Superwhites is one of nine stud breeding operations participating in commercial-scale DNA trials being conducted through the Genomics Pilot Project being run by the Cooperative Research Centre for Sheep Industry Innovation (Sheep CRC).
More than 1500 DNA tests were allocated for use by these early-adopting studs, with a further 1500 tests allocated for smaller-scale testing by sheep breeders across the country as part of the research program aimed at defining the most effective use of the new technologies in practical breeding programs.
“Breeding values for intramuscular fat and tenderness will now be considered when selecting ram lamb sires for use across the group,” Mr Long said.
“Good scores for meat eating qualities may lead to the selection of an animal that wouldn’t have been chosen for weight, fat and muscle alone. Similarly if an animal is strong across these ASBVs but has poor results for intramuscular fat and tenderness, it won’t be selected.
“This year research breeding values for meat eating quality will be a mandatory selection criteria for the nominated ram lambs of which approximately eight are selected as sires for use across the group.”
Super Whites is a collaborative group of 20 White Suffolk breeders spread across Australia and have been in operation since 1995, producing around 3000 rams annually.
The new genomic testing program requires every member to test at least 10 sires in their young ram drop resulting in at least 200 young animals being tested for meat eating breeding values. The nominated eight top rams are then used as sires across the member group along with a link sire.
“Good meat eating quality provides another selection criterion for an animal and we want White Suffolks to be front-of-mind when buyers are considering which breed of terminal sire they choose,” Mr Long said.
It is expected that the accuracy levels of estimated breeding values will further improve as a result of the additional data collected during the Genomics Pilot Project and through the Information Nucleus Flock program.
These breeding values help breeders to accurately predict which rams will produce the desired traits in their progeny. Another benefit of the genomic testing is that it allows selection of younger animals and this contributes to delivering faster improvements to the genetic gain in Australia’s sheep flocks.

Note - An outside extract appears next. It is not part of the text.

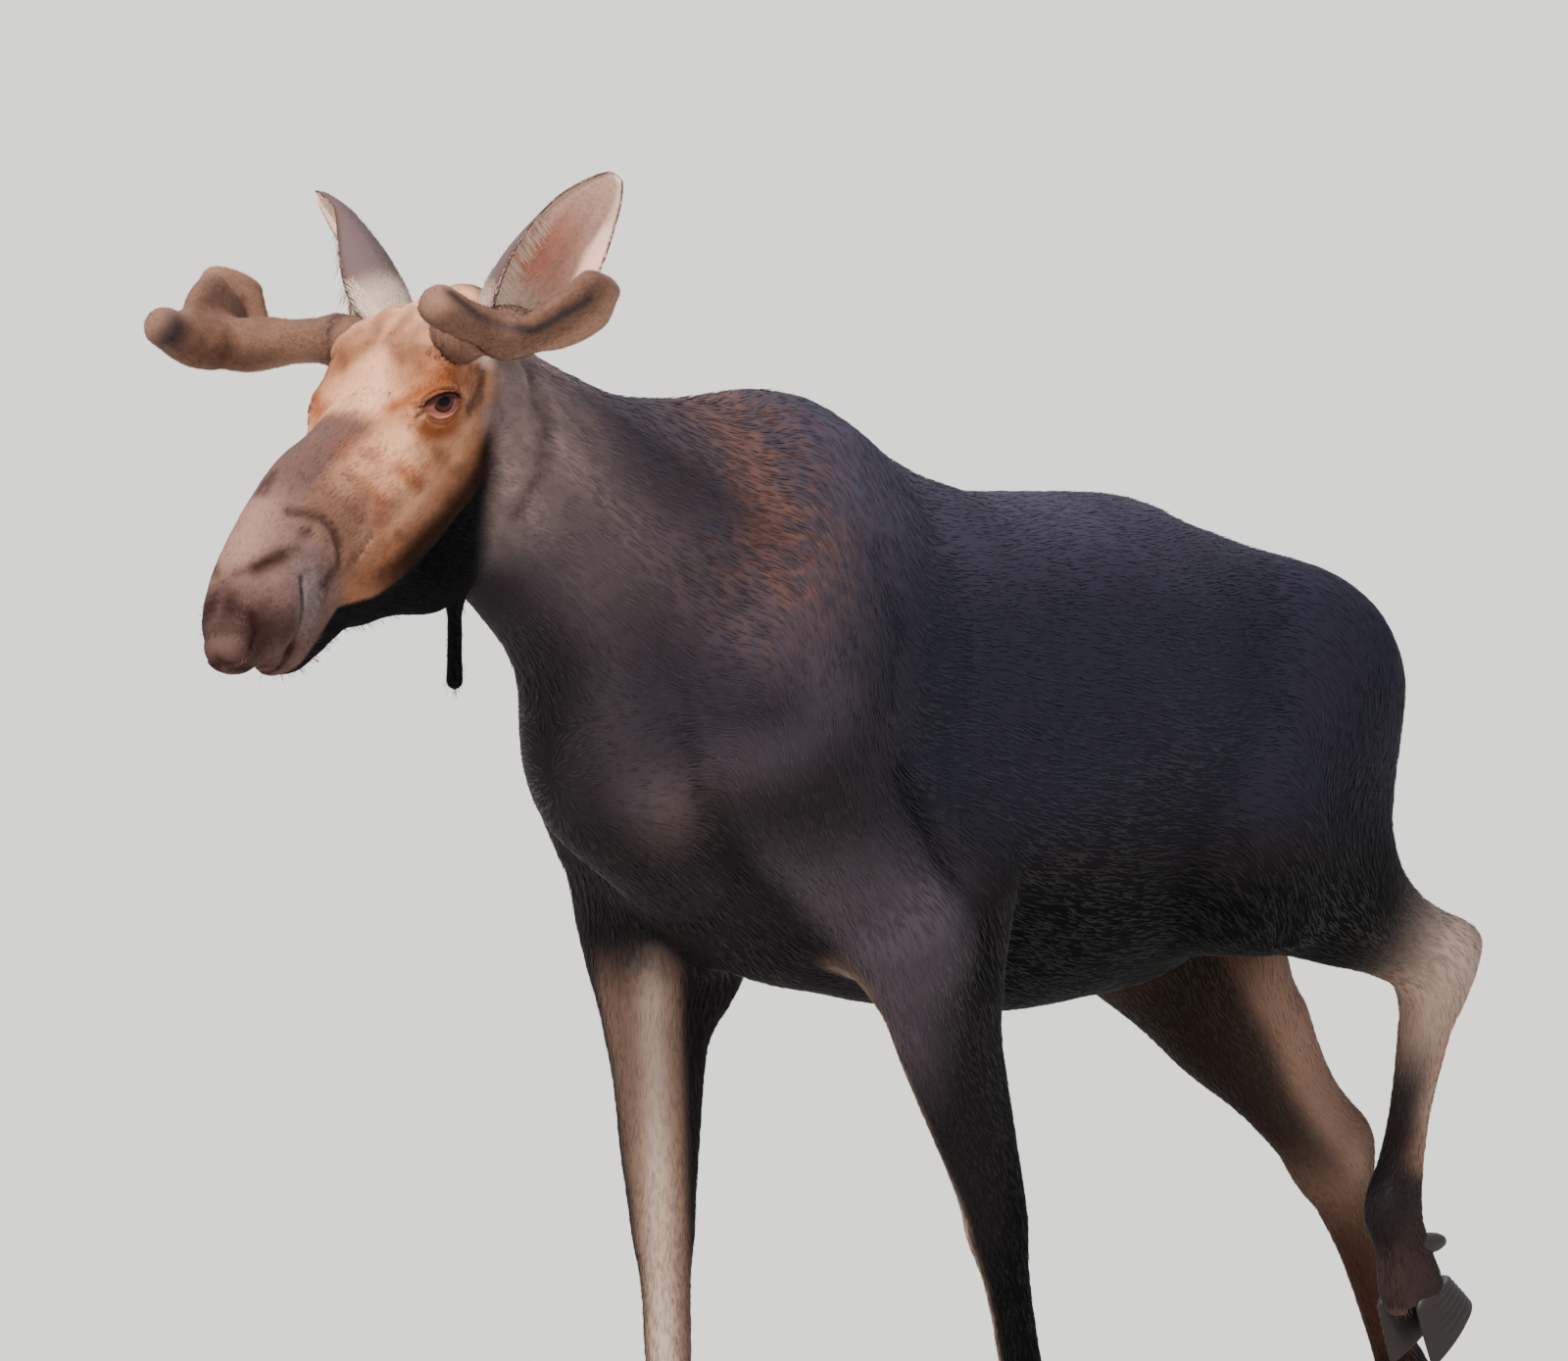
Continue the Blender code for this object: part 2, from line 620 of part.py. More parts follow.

It is believed that genomic testing of around 20% of a stud’s top young rams will provide cost-effective information to assist selection decisions for the next generation.
“Super Whites’ members are currently using Australian Sheep Breeding Values (ASBVs) to improve growth rates, muscling and worm resistance in their terminal sires,” Mr Long said.
“We’ve discovered through benchmarking that we’re improving our genetics faster than the average of all terminal sire breeds for all commercially important traits, which as a group, is a great result.
“In addition to ASBVs, Superwhites will continue the genomic testing of ram lambs to identify animals that are going to offer excellent meat eating qualities.”
The cost of DNA testing is continuing to fall and future DNA testing to be offered through Sheep Genetics is expected to be around the $50 cost of the research Pilot Project testing program, but without any restrictions on the number of tests.